For long, HR conversations centred on the future of work, the worker, and the workplace. The speakers were direct: that framing is no longer sufficient. The more fundamental shift is in the workflow itself. When workflows are redesigned, everything else follows: roles, structures, and even what counts as work.


This workflow-first lens also disrupts a long-held assumption in HR: the idea of owning the employee lifecycle. In a world where careers are increasingly fluid and talent moves between organisations and platforms, what enterprises can own is not the employee but the value individuals create and the experience they deliver while doing so. The vertical internal career path is giving way to a more dynamic, market-facing model of growth.


"The conversation has moved from the future of work to the future of the workflow. That is where the real redesign needs to happen." - Sanchayan Paul, CHRO, Network18 Media & Investments


Leadership in an era that does not reward certainty

If workflow redesign is the structural shift, leadership mindset is the enabling force. Most leadership teams, both speakers acknowledged, are not native to this technology wave. Projecting certainty in a space evolving this rapidly is not a strength; it is a constraint. The more effective posture is vulnerability: acknowledging what leaders do not know, staying open to learning, and creating cultures where insight flows upward as readily as direction flows down.

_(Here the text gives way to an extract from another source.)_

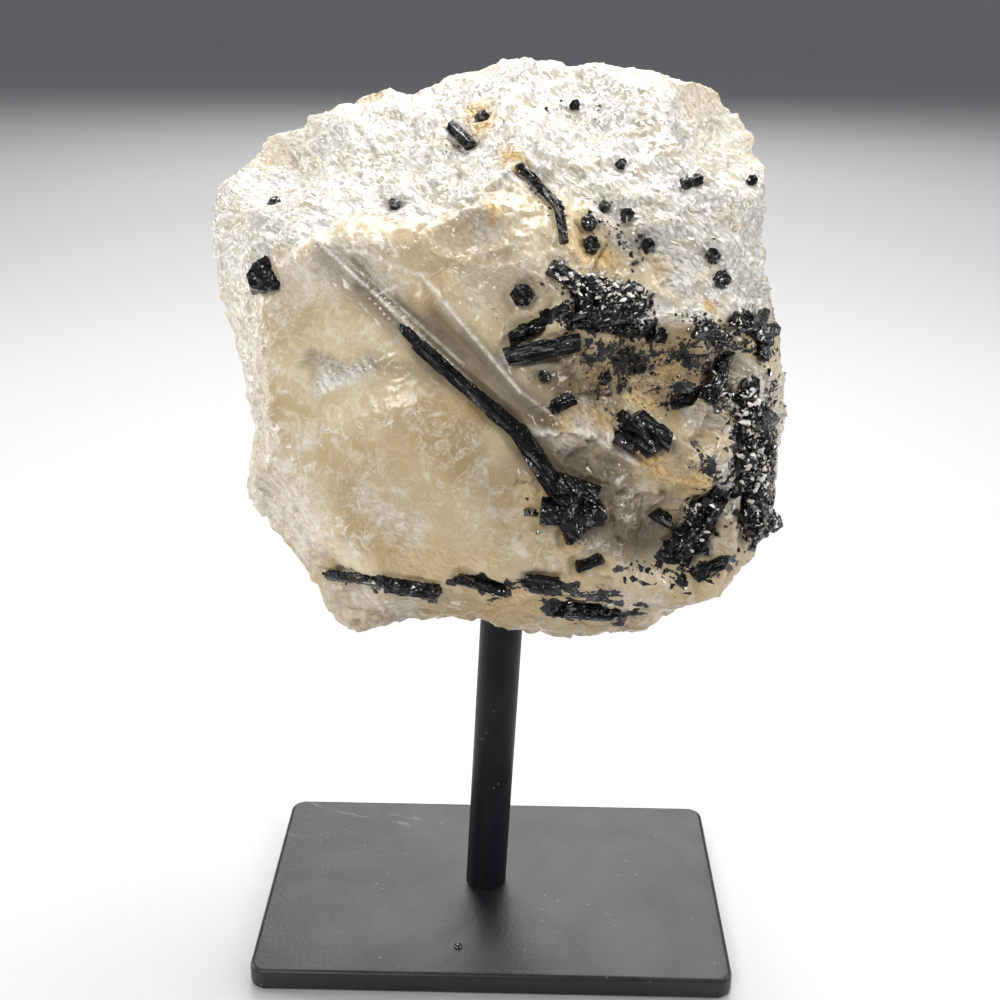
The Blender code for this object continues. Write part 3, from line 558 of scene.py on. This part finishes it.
def bowl_height(point, cell, depth):
    """Height of the surface where it is broken in bowls of one size."""
    spans, _ = noise.voronoi(Vector(point) / cell)
    return depth * (BOWL_RISE * min(spans[0], BOWL_EDGE) ** 2 - BOWL_SINK)


def step_height(point, cell, depth):
    """Height of the surface where it is broken in tilted steps of one size."""
    place = Vector(point) / cell + Vector(STEP_SHIFT)
    _, centres = noise.voronoi(place)
    lean = noise.cell_vector(centres[0] * STEP_SPREAD) * 2.0 - Vector((1.0, 1.0, 1.0))
    return depth * max(-1.0, min(1.0, lean.dot(place - centres[0])))


def smoothness(points):
    """How smooth the stone is at each point, from the smooth face at the left of its front."""
    spread = ((points[:, :2] - np.array(SMOOTH_PLACE)) / np.array(SMOOTH_SPREAD)) ** 2
    return SMOOTH_SHARE * np.clip(SMOOTH_EDGE - spread.sum(axis=1), 0.0, 1.0) * (points[:, 2] > 0.0)


def stone_surface(ways):
    """Points of the solid's surface along unit ways, with how rough each one is."""
    reach = strike_hollows(ways, body_reach(ways))
    points = ways * reach[:, None]
    rough = 1.0 - smoothness(points)
    height = crest_height(points, CRESTS)
    for index, point in enumerate(points):
        for cell, depth in BOWLS:
            height[index] += rough[index] * bowl_height(point, cell, depth)
        for cell, depth in STEPS:
            height[index] += rough[index] * step_height(point, cell, depth)
    return ways * (reach + height)[:, None], rough


def fine_height(points, rough):
    """Height of the fine breaks that only the looks have."""
    height = np.zeros(len(points))
    for index, point in enumerate(points):
        for cell, depth in FINE_BOWLS:
            height[index] += rough[index] * bowl_height(point, cell, depth)
        for cell, depth in FINE_STEPS:
            height[index] += rough[index] * step_height(point, cell, depth)
    return height


def seen_places(points):
    """Where points lie in the plane of the outline, as seen from in front."""
    return points[:, :2] * (VIEW_DISTANCE / (VIEW_DISTANCE - points[:, 2]))[:, None]


def banded(seen, bands, softness=0.6):
    """Strength of a mark laid along bands, one for each point seen."""
    strength = np.zeros(len(seen))
    for start, end, half_width, most in bands:
        away = away_from(seen, start, end) / half_width
        share = np.clip((1.0 + softness - away) / (2.0 * softness), 0.0, 1.0)
        strength = np.maximum(strength, most * share)
    return strength


def warped(seen):
    """The places seen, shifted unevenly so that marks laid on them have ragged edges."""
    noise.seed_set(RAGGED_SEED)
    shifted = seen.copy()
    for index, (across, up) in enumerate(seen):
        for size, reach in RAGGED:
            shift = noise.noise_vector(Vector((across, up, 7.0)) / size) * reach
            shifted[index] += shift.x, shift.y
    return shifted


def around_marks(points):
    """Frost, smoke, clearness, veils and stains round the sides and the back, in soft patches."""
    places = [Vector(point) for point in points]
    broad = np.array([noise.noise(place / PATCH_SIZE + Vector(STEP_SHIFT)) for place in places])
    ragged = np.array([noise.fractal(place / RAGGED_SIZE, 1.0, 2.0, 4) for place in places])
    rust = np.array([noise.noise(place / RUST_SIZE) for place in places]) + 0.5 * ragged
    marks = {name: np.clip(start + by_broad * broad + by_ragged * ragged, 0.0, most)
             for name, (start, by_broad, by_ragged, most) in PATCHES.items()}
    marks["veil"] = np.clip(1.2 - 9.0 * np.abs(ragged + 0.3 * broad - 0.12), 0.0, 0.8)
    marks["stain"] = np.clip(2.2 * rust - 0.95, 0.0, 0.9)
    return marks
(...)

This is the logic of reverse mentoring. Practical intelligence about AI tools and workflows often lives in the middle of organisations. Leaders who cannot access it will consistently operate with incomplete information. The session framed this through the C.O.W.S. lens: Curiosity, Ownership, Workflow thinking, and Systems thinking. Together, these represent a shift from managing functions to orchestrating systems.


"Leaders need to accept that they do not know enough. In this environment, vulnerability is not a weakness. It is the starting point for learning." - Rajesh Padmanabhan, Chair, HONO


Measuring what actually matters

The measurement conversation was deliberately grounded. At this stage of the adoption curve, the goal is not a sophisticated metrics framework. It is a foundational capability: AI literacy across teams, well-organised data, and clarity on governance before scaling.


Three early operational indicators were identified: speed, how quickly HR can respond and execute; coverage, how effectively it can reach employees, candidates, and alumni at scale; and personalisation, how relevant the experience becomes for each individual. Alongside financial outcomes, social value is also entering the measurement conversation: how results are achieved, not just what is achieved. Sustainability, ethical practice, and employee well-being are no longer add-ons. They are constituent parts of how value is defined.


Where human judgment remains non-negotiable


The speakers were unambiguous on decision-making. AI will increasingly power analysis, prediction, and recommendation. The final call still sits with humans, not because humans are always more accurate, but because accountability requires a human anchor.

AI is not replacing judgment. It is reducing noise: removing repetitive tasks, improving foresight through predictive signals, and raising the quality of inputs that human judgment works with.

Practical applications already in production illustrate this: workforce planning that predicts absenteeism in advance, hiring models that forecast offer-to-join ratios and trigger backup pipelines proactively, and attrition tools that anticipate exits and model business impact with reasonable accuracy.

As AI absorbs transactional work, the distinctive value of human capability shifts toward judgment, empathy, ethical reasoning, and genuine care for people.


AI can drive the system. But the organisation cannot simply ask the system where it is going. Direction must still come from human intent.
  Sanchayan Paul, CHRO, Network18 Media & Investments


Where organisations should start


For those still in exploration mode, the starting point is not technology. It is clarity: what is the biggest business problem HR can solve using AI today? From there, a four-step model applies. Delegation, identifying what work can be handed to AI.

Description, providing the context that allows AI to deliver meaningful outputs. Discernment, applying human judgment to validate what AI produces. And Diligence, ensuring ethical use and responsible deployment throughout.


The direction is clear. Work will be redesigned around workflows, not functions. Leadership will shift from certainty to adaptability. HR will move from process ownership to value orchestration. The organisations that move early will not simply become more efficient. They will become fundamentally different in how they operate and create value.

The technology is no longer the constraint. The design of work, the courage of leadership, and the clarity of intent are what will separate those who lead from those who follow.